A young boy was brought in, gasping, by his mother. His x-ray revealed totally white out lungs. As he struggled for every breath, we tried our best to resuscitate him, but we failed. Soon I realised that he was a delivery boy who used to drop food for us at our hostel. With a heavy heart I declared his death, while his mother refused to accept it. I hid my tears admixed with my sweat behind the face shield. The real cost of Covid is paid by “non-Covid” patients as they are unable to receive the adequate standard of care, or their procedures are put on hold till their Covid tests are negative. I am afraid quite a few may lose their lives during the wait.

Having done countless blood collections and central line insertions during residency, perhaps it was the first time my hands shook while I swept down the nasopharynx of a suspected Covid-19 patient to obtain a throat swab, praying to escape the contamination. The fear of exposure made simple procedures likes Foleys and feeding tube insertion, suctioning of the endotracheal tube a daunting task. As I finished the swab collection, a patient at the corner had her saturation crash precipitously which warranted immediate intubation.
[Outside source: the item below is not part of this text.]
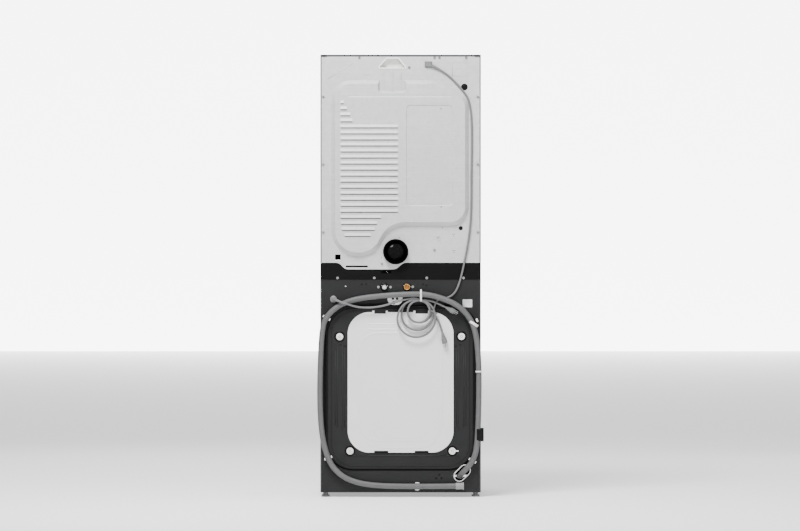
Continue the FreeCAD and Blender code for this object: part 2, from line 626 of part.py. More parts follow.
def push_button(x):
    """Push button: a domed cap with a stem and a collar that keeps it in the fascia."""
    cap = spun([(0, CONTROL_FACE + 8), (BUTTON_RADIUS, CONTROL_FACE + 8), (BUTTON_RADIUS, CONTROL_FACE - 3),
                (BUTTON_RADIUS - 2, CONTROL_FACE - 4.4), (0, CONTROL_FACE - 5)], x, CONTROL_MID)
    collar = rod(x, CONTROL_FACE + 3.2, CONTROL_MID, BUTTON_RADIUS + 2, 2)
    return fused([cap, collar])


def drawer_housing():
    """Dispenser box that the detergent drawer slides into."""
    x0, x1, z0, z1 = DRAWER
    outer = box(x0 - 3, x1 + 3, FRONT + 2, -70, z0 - 3, z1 + 3)
    inner = box(x0 - 0.6, x1 + 0.6, FRONT + 1, -73, z0 - 0.6, z1 + 0.6)
    return outer.cut(inner)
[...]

We rushed to her bed and my colleague took charge of the intubation while I assisted her in making sure that there was no breach in safety.

As I was busy calculating endless PaO2/FiO2 ratios and QTc intervals, I could see many eyes peeping anxiously from the window, wanting to have a sight of their dear ones.

I heaved a sigh of relief when I saw my colleague walk into the ED to take charge of the next shift. I could not resist my thirst at the end of the duty shift and gulped down a jug full of tap water. As I ended the first shift of my Covid duty, I realised that I could no longer be the same person who could go and hug my family back home. I was supposed to be quarantined for their safety. But unfortunately, quarantine is a privilege and too costly an affair for us to afford in this country.

During my undergraduate training years, the words “epidemic” and “pandemic” were considered to be of historical importance only. But I had never dreamt of living through a pandemic, given the enormous advances in health sciences. Our generation has a lot to learn from this pandemic as well as to reconsider our priorities in personal and professional life.